Pakta’s combined workshop and retail space in the city center is where the couple behind the brand both make and sell their designs; they specialize in sustainable materials, especially waxed cotton and pinatex, an eco-fabric produced as a byproduct from pineapple farming.

Pakta’s Kerim Hudson is a Londoner who met his Bratislava-born girlfriend, Hana Komanova, when she was studying fashion in Britain. They moved here when mulling starting their own line. “There’s a young scene here, because nowadays lots of Slovaks study abroad and then come back, looking to try to regenerate areas,” he said.

Another such returnee is Jakub Dianiska, who left life as a consultant in London to open one of the city’s chic cafes, Mandla, in the once-grubby district between Bratislava’s hilltop castle and the banks of the Danube.

That area of waterfront real estate is being redeveloped as a mixed-use site, anchored by spots like Mandla, where Mr. Dianiska sells coffee, tea and ceramics, including the thimblelike earthenware cups in which he serves espresso. “Bratislava is unique, in that it has been starved of attention and was maybe waiting for its opportunity to come to the surface, to bloom into something,” he said. “That’s what’s happening now.”

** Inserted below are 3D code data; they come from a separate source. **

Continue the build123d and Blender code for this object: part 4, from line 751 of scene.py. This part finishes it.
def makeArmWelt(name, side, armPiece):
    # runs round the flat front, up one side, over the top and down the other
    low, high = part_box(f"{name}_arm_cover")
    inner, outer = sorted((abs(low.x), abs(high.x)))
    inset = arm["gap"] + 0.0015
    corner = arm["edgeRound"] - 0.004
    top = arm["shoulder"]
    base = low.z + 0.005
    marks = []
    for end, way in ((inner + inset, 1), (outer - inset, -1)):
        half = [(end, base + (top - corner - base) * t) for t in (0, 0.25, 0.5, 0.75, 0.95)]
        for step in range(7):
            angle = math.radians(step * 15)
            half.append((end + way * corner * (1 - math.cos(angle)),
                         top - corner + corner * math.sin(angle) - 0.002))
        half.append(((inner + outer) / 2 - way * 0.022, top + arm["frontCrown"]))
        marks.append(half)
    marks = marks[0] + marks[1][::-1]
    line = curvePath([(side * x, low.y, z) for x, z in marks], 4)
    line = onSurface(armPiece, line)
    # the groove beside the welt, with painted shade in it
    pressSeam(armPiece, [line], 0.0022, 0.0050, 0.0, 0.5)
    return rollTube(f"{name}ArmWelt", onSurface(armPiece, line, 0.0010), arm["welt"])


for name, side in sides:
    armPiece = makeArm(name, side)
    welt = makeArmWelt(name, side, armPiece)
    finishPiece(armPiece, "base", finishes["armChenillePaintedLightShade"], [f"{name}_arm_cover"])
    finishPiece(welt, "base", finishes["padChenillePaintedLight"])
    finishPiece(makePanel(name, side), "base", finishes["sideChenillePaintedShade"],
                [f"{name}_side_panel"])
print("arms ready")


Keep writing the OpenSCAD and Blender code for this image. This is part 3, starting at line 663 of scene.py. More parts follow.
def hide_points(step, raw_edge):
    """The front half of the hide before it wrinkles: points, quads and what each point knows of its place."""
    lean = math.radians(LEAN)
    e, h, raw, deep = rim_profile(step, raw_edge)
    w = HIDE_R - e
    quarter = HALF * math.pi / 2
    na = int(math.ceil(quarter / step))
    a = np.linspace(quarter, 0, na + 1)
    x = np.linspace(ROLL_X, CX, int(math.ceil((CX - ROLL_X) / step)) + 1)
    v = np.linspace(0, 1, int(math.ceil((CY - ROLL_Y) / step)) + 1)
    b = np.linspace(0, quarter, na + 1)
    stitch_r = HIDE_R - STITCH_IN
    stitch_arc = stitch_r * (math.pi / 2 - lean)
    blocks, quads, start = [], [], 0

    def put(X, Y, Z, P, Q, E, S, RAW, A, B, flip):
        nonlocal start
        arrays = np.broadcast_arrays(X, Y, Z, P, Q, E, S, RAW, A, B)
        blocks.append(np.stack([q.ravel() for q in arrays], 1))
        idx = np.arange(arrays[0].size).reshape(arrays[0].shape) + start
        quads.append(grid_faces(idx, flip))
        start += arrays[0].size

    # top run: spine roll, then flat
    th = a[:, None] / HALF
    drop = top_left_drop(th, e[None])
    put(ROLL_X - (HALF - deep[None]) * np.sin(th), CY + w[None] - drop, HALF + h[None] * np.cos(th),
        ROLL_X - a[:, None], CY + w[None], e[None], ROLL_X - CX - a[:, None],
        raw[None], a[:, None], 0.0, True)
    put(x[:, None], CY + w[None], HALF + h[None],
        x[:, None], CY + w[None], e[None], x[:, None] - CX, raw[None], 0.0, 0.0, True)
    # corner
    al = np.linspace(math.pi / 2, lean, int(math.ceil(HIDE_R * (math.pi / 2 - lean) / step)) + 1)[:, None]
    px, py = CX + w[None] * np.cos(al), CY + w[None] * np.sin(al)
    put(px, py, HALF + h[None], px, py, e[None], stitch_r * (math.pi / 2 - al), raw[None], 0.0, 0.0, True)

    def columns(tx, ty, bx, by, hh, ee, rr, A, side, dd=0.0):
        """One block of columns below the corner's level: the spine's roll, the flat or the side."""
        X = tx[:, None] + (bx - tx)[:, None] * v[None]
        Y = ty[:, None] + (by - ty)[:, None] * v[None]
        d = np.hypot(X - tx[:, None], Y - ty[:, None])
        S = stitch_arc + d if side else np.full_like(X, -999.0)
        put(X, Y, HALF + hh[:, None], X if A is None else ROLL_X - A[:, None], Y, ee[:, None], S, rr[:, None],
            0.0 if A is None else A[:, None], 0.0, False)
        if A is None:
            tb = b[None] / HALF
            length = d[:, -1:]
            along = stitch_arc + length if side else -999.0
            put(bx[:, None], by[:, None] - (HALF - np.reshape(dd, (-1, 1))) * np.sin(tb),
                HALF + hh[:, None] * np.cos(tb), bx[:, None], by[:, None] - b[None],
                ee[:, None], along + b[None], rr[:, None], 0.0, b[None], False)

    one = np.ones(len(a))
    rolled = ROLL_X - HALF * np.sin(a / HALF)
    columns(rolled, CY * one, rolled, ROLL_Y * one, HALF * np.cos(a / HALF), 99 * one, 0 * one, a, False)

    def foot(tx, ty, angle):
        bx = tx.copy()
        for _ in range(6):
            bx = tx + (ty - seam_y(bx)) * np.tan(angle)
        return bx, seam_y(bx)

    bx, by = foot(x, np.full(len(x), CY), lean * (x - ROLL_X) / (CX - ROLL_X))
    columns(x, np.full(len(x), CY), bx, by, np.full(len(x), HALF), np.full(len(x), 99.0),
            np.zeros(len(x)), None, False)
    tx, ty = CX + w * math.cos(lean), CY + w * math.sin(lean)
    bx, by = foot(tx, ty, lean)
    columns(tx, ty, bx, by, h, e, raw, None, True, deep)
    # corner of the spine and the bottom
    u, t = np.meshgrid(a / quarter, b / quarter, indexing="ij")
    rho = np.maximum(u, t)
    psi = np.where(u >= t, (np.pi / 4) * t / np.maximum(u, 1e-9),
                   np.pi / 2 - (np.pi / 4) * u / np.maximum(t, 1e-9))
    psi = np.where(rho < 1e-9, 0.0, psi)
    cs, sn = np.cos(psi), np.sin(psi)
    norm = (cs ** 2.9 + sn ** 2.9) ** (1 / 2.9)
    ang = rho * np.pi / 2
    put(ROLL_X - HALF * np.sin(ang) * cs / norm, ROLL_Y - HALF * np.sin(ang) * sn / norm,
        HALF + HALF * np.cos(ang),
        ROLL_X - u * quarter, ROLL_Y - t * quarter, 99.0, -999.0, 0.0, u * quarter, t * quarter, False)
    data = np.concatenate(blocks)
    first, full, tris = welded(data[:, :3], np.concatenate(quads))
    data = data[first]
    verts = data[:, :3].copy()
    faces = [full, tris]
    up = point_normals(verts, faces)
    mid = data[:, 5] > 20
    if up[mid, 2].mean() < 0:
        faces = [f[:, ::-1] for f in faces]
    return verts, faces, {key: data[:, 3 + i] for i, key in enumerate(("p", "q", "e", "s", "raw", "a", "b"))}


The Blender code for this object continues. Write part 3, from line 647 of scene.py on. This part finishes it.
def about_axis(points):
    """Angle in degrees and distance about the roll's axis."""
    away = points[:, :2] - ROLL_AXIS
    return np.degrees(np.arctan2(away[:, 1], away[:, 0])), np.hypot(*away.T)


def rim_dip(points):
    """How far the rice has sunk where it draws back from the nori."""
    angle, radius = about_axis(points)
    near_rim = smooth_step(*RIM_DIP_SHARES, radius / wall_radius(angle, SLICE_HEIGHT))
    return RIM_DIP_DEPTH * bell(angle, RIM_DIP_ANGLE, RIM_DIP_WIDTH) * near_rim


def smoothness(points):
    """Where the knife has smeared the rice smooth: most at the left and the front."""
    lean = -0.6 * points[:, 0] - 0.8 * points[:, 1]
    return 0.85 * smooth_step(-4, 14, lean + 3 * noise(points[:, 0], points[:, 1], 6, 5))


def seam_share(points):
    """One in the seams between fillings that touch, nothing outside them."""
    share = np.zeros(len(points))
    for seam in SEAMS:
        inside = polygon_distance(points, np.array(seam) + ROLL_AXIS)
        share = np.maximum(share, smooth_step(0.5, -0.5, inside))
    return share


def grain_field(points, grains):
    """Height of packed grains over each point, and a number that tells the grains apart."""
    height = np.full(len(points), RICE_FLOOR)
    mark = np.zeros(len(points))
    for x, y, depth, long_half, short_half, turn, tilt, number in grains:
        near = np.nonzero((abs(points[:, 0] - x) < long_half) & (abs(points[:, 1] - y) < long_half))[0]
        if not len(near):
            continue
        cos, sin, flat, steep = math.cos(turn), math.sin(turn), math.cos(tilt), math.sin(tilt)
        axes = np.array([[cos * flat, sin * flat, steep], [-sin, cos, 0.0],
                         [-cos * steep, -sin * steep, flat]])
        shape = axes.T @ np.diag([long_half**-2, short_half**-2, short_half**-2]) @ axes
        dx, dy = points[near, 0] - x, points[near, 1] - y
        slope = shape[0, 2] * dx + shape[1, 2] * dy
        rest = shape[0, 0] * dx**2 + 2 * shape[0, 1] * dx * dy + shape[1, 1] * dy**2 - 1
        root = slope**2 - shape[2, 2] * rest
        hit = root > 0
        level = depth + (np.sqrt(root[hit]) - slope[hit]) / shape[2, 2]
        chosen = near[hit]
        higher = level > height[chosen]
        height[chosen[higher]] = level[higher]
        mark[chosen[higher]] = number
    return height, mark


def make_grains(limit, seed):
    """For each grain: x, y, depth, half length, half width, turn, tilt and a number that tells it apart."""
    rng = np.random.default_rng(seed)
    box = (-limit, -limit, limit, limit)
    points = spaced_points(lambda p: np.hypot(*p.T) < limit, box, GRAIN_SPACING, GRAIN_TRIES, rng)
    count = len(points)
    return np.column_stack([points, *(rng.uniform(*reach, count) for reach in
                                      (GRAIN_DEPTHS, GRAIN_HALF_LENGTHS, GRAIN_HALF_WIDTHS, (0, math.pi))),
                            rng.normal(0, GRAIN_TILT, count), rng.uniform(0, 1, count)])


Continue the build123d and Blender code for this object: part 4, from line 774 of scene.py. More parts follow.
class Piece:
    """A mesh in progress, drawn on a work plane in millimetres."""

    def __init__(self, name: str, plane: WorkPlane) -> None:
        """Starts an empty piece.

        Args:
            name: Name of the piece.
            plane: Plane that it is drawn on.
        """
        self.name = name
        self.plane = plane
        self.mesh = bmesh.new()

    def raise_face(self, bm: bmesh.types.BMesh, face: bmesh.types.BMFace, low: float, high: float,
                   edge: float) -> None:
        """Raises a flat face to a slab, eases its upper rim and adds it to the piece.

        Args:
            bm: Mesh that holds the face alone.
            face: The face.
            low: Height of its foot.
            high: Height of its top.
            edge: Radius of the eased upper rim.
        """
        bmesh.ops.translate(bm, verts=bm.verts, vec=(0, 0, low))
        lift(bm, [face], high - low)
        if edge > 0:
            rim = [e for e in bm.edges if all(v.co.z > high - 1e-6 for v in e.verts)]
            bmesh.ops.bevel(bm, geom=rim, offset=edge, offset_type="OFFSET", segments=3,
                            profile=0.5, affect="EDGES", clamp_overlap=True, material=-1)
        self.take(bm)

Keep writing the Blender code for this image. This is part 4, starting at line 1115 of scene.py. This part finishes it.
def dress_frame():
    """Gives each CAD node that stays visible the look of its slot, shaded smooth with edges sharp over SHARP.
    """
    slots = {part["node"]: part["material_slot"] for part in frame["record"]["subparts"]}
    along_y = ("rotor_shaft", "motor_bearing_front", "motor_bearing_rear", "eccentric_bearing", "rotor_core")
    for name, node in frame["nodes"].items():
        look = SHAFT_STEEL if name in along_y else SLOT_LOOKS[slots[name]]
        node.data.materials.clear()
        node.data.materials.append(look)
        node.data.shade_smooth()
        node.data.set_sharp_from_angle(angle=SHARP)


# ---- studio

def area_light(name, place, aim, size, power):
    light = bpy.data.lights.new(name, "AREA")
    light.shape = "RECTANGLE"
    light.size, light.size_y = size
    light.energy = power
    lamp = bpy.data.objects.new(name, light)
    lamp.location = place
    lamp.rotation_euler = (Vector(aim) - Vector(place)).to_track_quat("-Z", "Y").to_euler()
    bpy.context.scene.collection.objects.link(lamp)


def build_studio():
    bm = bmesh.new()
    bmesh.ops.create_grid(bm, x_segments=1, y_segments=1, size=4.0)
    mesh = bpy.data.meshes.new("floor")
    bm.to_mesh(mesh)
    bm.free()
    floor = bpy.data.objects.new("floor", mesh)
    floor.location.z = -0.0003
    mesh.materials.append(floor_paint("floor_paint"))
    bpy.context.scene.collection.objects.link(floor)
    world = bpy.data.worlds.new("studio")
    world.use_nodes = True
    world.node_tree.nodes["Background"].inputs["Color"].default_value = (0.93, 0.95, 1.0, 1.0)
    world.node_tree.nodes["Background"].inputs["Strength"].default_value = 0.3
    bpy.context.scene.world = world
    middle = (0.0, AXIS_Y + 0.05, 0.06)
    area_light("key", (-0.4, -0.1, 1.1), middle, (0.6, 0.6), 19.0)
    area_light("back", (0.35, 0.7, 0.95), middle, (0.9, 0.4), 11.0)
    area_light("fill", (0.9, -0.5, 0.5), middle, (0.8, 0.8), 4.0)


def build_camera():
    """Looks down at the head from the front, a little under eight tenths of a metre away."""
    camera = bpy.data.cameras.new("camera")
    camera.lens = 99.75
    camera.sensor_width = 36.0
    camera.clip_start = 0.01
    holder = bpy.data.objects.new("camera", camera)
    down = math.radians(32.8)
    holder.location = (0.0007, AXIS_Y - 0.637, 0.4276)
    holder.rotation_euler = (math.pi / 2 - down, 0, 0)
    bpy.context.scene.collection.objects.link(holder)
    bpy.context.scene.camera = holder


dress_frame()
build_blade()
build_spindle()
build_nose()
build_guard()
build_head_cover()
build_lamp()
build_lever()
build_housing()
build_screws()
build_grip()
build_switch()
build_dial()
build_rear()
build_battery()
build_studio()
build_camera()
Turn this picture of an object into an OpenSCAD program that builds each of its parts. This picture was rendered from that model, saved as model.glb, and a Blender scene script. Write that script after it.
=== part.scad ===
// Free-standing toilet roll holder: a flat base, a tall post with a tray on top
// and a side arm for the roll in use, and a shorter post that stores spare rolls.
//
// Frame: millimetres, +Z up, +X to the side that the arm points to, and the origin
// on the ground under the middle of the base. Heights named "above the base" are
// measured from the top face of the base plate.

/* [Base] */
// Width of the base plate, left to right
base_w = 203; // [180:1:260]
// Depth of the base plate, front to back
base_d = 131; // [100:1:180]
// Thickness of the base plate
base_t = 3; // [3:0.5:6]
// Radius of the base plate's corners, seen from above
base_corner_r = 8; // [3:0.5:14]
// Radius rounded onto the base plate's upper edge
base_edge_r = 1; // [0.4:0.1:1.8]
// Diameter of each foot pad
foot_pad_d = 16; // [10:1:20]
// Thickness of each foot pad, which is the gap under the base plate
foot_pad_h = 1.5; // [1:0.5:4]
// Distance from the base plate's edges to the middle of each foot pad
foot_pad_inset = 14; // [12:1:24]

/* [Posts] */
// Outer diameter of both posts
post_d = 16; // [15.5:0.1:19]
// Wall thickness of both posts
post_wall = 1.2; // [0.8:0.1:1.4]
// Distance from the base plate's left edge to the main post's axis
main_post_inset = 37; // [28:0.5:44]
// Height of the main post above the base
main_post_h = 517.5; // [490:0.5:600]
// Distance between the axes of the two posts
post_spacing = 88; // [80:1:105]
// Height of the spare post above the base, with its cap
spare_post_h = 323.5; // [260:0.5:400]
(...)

Another boomeranging Bratislavan is Matus Vallo, elected last year as mayor. Mr. Vallo, 42, an architect by training, spent his teenage years in Italy before living in London and New York.

“The biggest question of my generation was whether to stay in Slovakia or live abroad,” Mr. Vallo said. “Like many others, after being successful abroad, I decided to come back.”

His mission as mayor, a tenure that lasts until 2022, is to focus on quality of life. He has earmarked several million euros for creating additional urban green spaces and supporting a contest next year to design new city benches, bicycle stands and trash cans. “The narrative in this city, for many years, was nothing is possible. I would like to show that change is possible.”